== Material provided

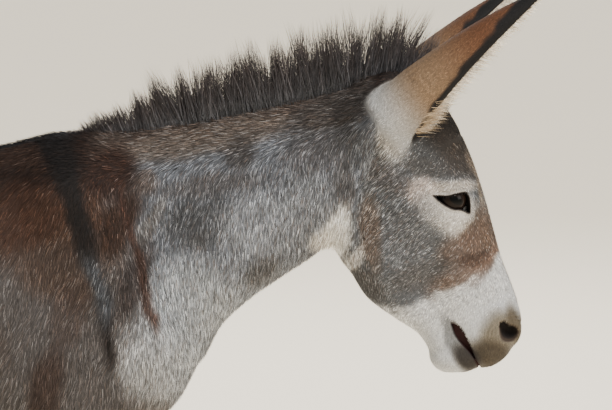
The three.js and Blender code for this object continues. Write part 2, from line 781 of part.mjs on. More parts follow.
function makeLeg(setback, step, lengthways, side) {
  const [near, far, size] = LEG_GRID.across;
  const sides = side > 0 ? steps(near, far, size) : steps(-far, -near, size);
  const whole = fleshIn(UPRIGHT, steps(...lengthways), steps(...LEG_GRID.up), sides);
  const shift = stepAt(step, side, CORONET.z);
  return cutBeyond(below(whole, LEG_CUT_HEIGHT), CORONET.x - setback + shift, CORONET.z, CORONET.lean - 90);
}

const COLOURS = {
  coat: [0x6f675f, 0.92],
  face: [0x7d7168, 0.92],
  legs: [0xa39a8e, 0.92],
  ear: [0x8a7563, 0.9],
  hair: [0x241f1c, 0.85],
  horn: [0x3b352f, 0.55],
  eye: [0x120d0a, 0.12],
};

const donkey = new THREE.Group();

function add(name, solid, [colour, roughness]) {
  const material = new THREE.MeshStandardMaterial({ color: colour, roughness, metalness: 0 });
  const mesh = new THREE.Mesh(toGeometry(solid), material);
  mesh.name = name;
  donkey.add(mesh);
}

add('trunk', makeTrunk(), COLOURS.coat);
add('neck', makeNeck(), COLOURS.coat);
add('head', makeHead(), COLOURS.face);
add('mane', mane(0), COLOURS.hair);

const dockEnd = TAIL_PATH.getPointAt(DOCK_SHARE).z;
add('tail_dock', above(tailLength(DOCK, 0), dockEnd), COLOURS.coat);
add('tail_switch', below(tailLength(SWITCH, 0), dockEnd), COLOURS.hair);

for (const [name, side] of [['left', 1], ['right', -1]]) {
  const seat = (solid) => (side > 0 ? solid : mirrored(solid));
  add(`ear_${name}`, seat(ear(0)), COLOURS.ear);
  add(`eye_${name}`, seat(eyeball(EYE_RADIUS)), COLOURS.eye);
  add(`foreleg_${name}`, makeLeg(0, FORE_STEP, LEG_GRID.fore, side), COLOURS.legs);
  add(`hindleg_${name}`, makeLeg(HIND_SETBACK, HIND_STEP, LEG_GRID.hind, side), COLOURS.legs);
  add(`fore_hoof_${name}`, hoof(0, FORE_STEP, side), COLOURS.horn);
  add(`hind_hoof_${name}`, hoof(HIND_SETBACK, HIND_STEP, side), COLOURS.horn);
}

// The origin is on the ground, under the middle of the animal's length.
const reach = new THREE.Box3().setFromObject(donkey);
donkey.position.x = -(reach.min.x + reach.max.x) / 2;

export default donkey;
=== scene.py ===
from math import cos, radians, sin

import bpy
import numpy as np
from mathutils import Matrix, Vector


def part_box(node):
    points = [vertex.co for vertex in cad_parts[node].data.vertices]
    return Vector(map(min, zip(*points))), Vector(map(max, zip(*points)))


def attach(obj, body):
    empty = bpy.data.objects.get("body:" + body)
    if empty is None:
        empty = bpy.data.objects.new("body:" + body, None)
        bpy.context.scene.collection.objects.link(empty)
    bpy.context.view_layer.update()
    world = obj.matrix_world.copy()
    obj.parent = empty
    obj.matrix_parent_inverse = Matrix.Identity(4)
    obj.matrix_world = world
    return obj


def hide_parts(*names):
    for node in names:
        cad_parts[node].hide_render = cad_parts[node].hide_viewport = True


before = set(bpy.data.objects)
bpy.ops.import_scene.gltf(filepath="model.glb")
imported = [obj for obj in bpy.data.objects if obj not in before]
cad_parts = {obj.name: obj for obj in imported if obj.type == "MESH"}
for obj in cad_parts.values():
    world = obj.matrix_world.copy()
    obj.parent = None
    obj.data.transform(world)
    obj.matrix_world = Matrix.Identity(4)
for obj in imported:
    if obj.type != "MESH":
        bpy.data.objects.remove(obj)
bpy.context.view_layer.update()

# ---------------------------------------------------------------- the studio
# A plain pale floor, a broad soft light overhead and two weaker ones, and a camera that looks a
# little down on the animal's right side, close on the head and neck.

bpy.ops.object.select_all(action="DESELECT")
TOE_AHEAD_OF_WITHERS = 0.200  # metres, to the left forefoot's toe
withers_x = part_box("fore_hoof_left")[1].x - TOE_AHEAD_OF_WITHERS

AIM = (withers_x + 0.426, 0.0, 1.011)
CAMERA_DISTANCE, LOOKING_DOWN, LENS = 3.3, radians(10), 121.3
bpy.ops.object.camera_add(
    location=(AIM[0], -CAMERA_DISTANCE * cos(LOOKING_DOWN), AIM[2] + CAMERA_DISTANCE * sin(LOOKING_DOWN)),
    rotation=(radians(90) - LOOKING_DOWN, 0, 0))
camera = bpy.context.object
camera.data.lens = LENS
bpy.context.scene.camera = camera


def new_material(name, roughness):
    """A material with its roughness set, and its shader."""
    material = bpy.data.materials.new(name)
    material.use_nodes = True
    shader = material.node_tree.nodes["Principled BSDF"]
    shader.inputs["Roughness"].default_value = roughness
    return material, shader


def feed(owner, node, inputs):
    """Gives the inputs of a node in a material or a group their values, or links them."""
    for name, value in inputs.items():
        if isinstance(value, bpy.types.NodeSocket):
            getattr(owner, "node_tree", owner).links.new(value, node.inputs[name])
        else:
            node.inputs[name].default_value = value


def add_node(owner, kind, inputs, **settings):
    node = getattr(owner, "node_tree", owner).nodes.new(kind)
    for setting, value in settings.items():
        setattr(node, setting, value)
    feed(owner, node, inputs)
    return node


def tones(material, source, stops):
    """A colour that follows a value through stops, each a place from 0 to 1 and a colour."""
    node = add_node(material, "ShaderNodeValToRGB", {"Fac": source})
    elements = node.color_ramp.elements
    while len(elements) < len(stops):
        elements.new(0.5)
    for element, (place, colour) in zip(elements, stops):
        element.position = place
        element.color = (*colour, 1)
    return node.outputs["Color"]


FLOOR_SIZE = 80
bpy.ops.mesh.primitive_plane_add(size=FLOOR_SIZE)
floor = bpy.context.object
floor.name = "floor"
floor_paint, floor_shader = new_material("floor paint", 0.9)
floor_place = add_node(floor_paint, "ShaderNodeTexCoord", {}).outputs["Object"]
floor_cloud = add_node(floor_paint, "ShaderNodeTexNoise", {"Vector": floor_place, "Scale": 1.5})
floor_tones = tones(
    floor_paint, floor_cloud.outputs["Fac"], [(0, (0.91, 0.82, 0.68)), (1, (0.95, 0.86, 0.72))])
feed(floor_paint, floor_shader, {
    "Base Color": floor_tones,
    "Emission Color": (1.0, 0.84, 0.58, 1), "Emission Strength": 0.75})
floor.data.materials.append(floor_paint)

bpy.ops.object.empty_add(location=(withers_x + 0.2, 0, 0.9))
light_aim = bpy.context.object
light_aim.name = "light aim"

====

## [Written instruction]
Copy all the lines, exactly.

## [Written reply]
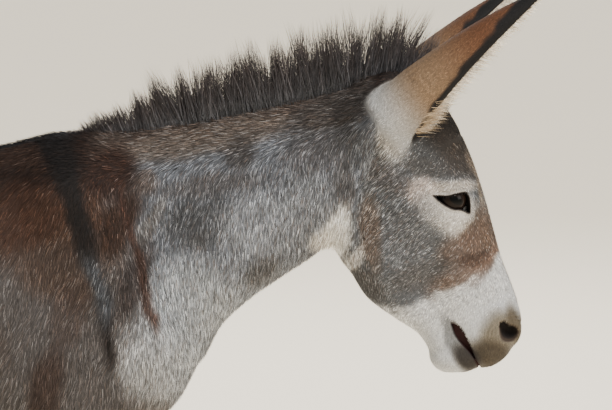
The three.js and Blender code for this object continues. Write part 2, from line 781 of part.mjs on. More parts follow.
function makeLeg(setback, step, lengthways, side) {
  const [near, far, size] = LEG_GRID.across;
  const sides = side > 0 ? steps(near, far, size) : steps(-far, -near, size);
  const whole = fleshIn(UPRIGHT, steps(...lengthways), steps(...LEG_GRID.up), sides);
  const shift = stepAt(step, side, CORONET.z);
  return cutBeyond(below(whole, LEG_CUT_HEIGHT), CORONET.x - setback + shift, CORONET.z, CORONET.lean - 90);
}

const COLOURS = {
  coat: [0x6f675f, 0.92],
  face: [0x7d7168, 0.92],
  legs: [0xa39a8e, 0.92],
  ear: [0x8a7563, 0.9],
  hair: [0x241f1c, 0.85],
  horn: [0x3b352f, 0.55],
  eye: [0x120d0a, 0.12],
};

const donkey = new THREE.Group();

function add(name, solid, [colour, roughness]) {
  const material = new THREE.MeshStandardMaterial({ color: colour, roughness, metalness: 0 });
  const mesh = new THREE.Mesh(toGeometry(solid), material);
  mesh.name = name;
  donkey.add(mesh);
}

add('trunk', makeTrunk(), COLOURS.coat);
add('neck', makeNeck(), COLOURS.coat);
add('head', makeHead(), COLOURS.face);
add('mane', mane(0), COLOURS.hair);

const dockEnd = TAIL_PATH.getPointAt(DOCK_SHARE).z;
add('tail_dock', above(tailLength(DOCK, 0), dockEnd), COLOURS.coat);
add('tail_switch', below(tailLength(SWITCH, 0), dockEnd), COLOURS.hair);

for (const [name, side] of [['left', 1], ['right', -1]]) {
  const seat = (solid) => (side > 0 ? solid : mirrored(solid));
  add(`ear_${name}`, seat(ear(0)), COLOURS.ear);
  add(`eye_${name}`, seat(eyeball(EYE_RADIUS)), COLOURS.eye);
  add(`foreleg_${name}`, makeLeg(0, FORE_STEP, LEG_GRID.fore, side), COLOURS.legs);
  add(`hindleg_${name}`, makeLeg(HIND_SETBACK, HIND_STEP, LEG_GRID.hind, side), COLOURS.legs);
  add(`fore_hoof_${name}`, hoof(0, FORE_STEP, side), COLOURS.horn);
  add(`hind_hoof_${name}`, hoof(HIND_SETBACK, HIND_STEP, side), COLOURS.horn);
}

// The origin is on the ground, under the middle of the animal's length.
const reach = new THREE.Box3().setFromObject(donkey);
donkey.position.x = -(reach.min.x + reach.max.x) / 2;

export default donkey;
=== scene.py ===
from math import cos, radians, sin

import bpy
import numpy as np
from mathutils import Matrix, Vector


def part_box(node):
    points = [vertex.co for vertex in cad_parts[node].data.vertices]
    return Vector(map(min, zip(*points))), Vector(map(max, zip(*points)))


def attach(obj, body):
    empty = bpy.data.objects.get("body:" + body)
    if empty is None:
        empty = bpy.data.objects.new("body:" + body, None)
        bpy.context.scene.collection.objects.link(empty)
    bpy.context.view_layer.update()
    world = obj.matrix_world.copy()
    obj.parent = empty
    obj.matrix_parent_inverse = Matrix.Identity(4)
    obj.matrix_world = world
    return obj


def hide_parts(*names):
    for node in names:
        cad_parts[node].hide_render = cad_parts[node].hide_viewport = True


before = set(bpy.data.objects)
bpy.ops.import_scene.gltf(filepath="model.glb")
imported = [obj for obj in bpy.data.objects if obj not in before]
cad_parts = {obj.name: obj for obj in imported if obj.type == "MESH"}
for obj in cad_parts.values():
    world = obj.matrix_world.copy()
    obj.parent = None
    obj.data.transform(world)
    obj.matrix_world = Matrix.Identity(4)
for obj in imported:
    if obj.type != "MESH":
        bpy.data.objects.remove(obj)
bpy.context.view_layer.update()

# ---------------------------------------------------------------- the studio
# A plain pale floor, a broad soft light overhead and two weaker ones, and a camera that looks a
# little down on the animal's right side, close on the head and neck.

bpy.ops.object.select_all(action="DESELECT")
TOE_AHEAD_OF_WITHERS = 0.200  # metres, to the left forefoot's toe
withers_x = part_box("fore_hoof_left")[1].x - TOE_AHEAD_OF_WITHERS

AIM = (withers_x + 0.426, 0.0, 1.011)
CAMERA_DISTANCE, LOOKING_DOWN, LENS = 3.3, radians(10), 121.3
bpy.ops.object.camera_add(
    location=(AIM[0], -CAMERA_DISTANCE * cos(LOOKING_DOWN), AIM[2] + CAMERA_DISTANCE * sin(LOOKING_DOWN)),
    rotation=(radians(90) - LOOKING_DOWN, 0, 0))
camera = bpy.context.object
camera.data.lens = LENS
bpy.context.scene.camera = camera


def new_material(name, roughness):
    """A material with its roughness set, and its shader."""
    material = bpy.data.materials.new(name)
    material.use_nodes = True
    shader = material.node_tree.nodes["Principled BSDF"]
    shader.inputs["Roughness"].default_value = roughness
    return material, shader


def feed(owner, node, inputs):
    """Gives the inputs of a node in a material or a group their values, or links them."""
    for name, value in inputs.items():
        if isinstance(value, bpy.types.NodeSocket):
            getattr(owner, "node_tree", owner).links.new(value, node.inputs[name])
        else:
            node.inputs[name].default_value = value


def add_node(owner, kind, inputs, **settings):
    node = getattr(owner, "node_tree", owner).nodes.new(kind)
    for setting, value in settings.items():
        setattr(node, setting, value)
    feed(owner, node, inputs)
    return node


def tones(material, source, stops):
    """A colour that follows a value through stops, each a place from 0 to 1 and a colour."""
    node = add_node(material, "ShaderNodeValToRGB", {"Fac": source})
    elements = node.color_ramp.elements
    while len(elements) < len(stops):
        elements.new(0.5)
    for element, (place, colour) in zip(elements, stops):
        element.position = place
        element.color = (*colour, 1)
    return node.outputs["Color"]


FLOOR_SIZE = 80
bpy.ops.mesh.primitive_plane_add(size=FLOOR_SIZE)
floor = bpy.context.object
floor.name = "floor"
floor_paint, floor_shader = new_material("floor paint", 0.9)
floor_place = add_node(floor_paint, "ShaderNodeTexCoord", {}).outputs["Object"]
floor_cloud = add_node(floor_paint, "ShaderNodeTexNoise", {"Vector": floor_place, "Scale": 1.5})
floor_tones = tones(
    floor_paint, floor_cloud.outputs["Fac"], [(0, (0.91, 0.82, 0.68)), (1, (0.95, 0.86, 0.72))])
feed(floor_paint, floor_shader, {
    "Base Color": floor_tones,
    "Emission Color": (1.0, 0.84, 0.58, 1), "Emission Strength": 0.75})
floor.data.materials.append(floor_paint)

bpy.ops.object.empty_add(location=(withers_x + 0.2, 0, 0.9))
light_aim = bpy.context.object
light_aim.name = "light aim"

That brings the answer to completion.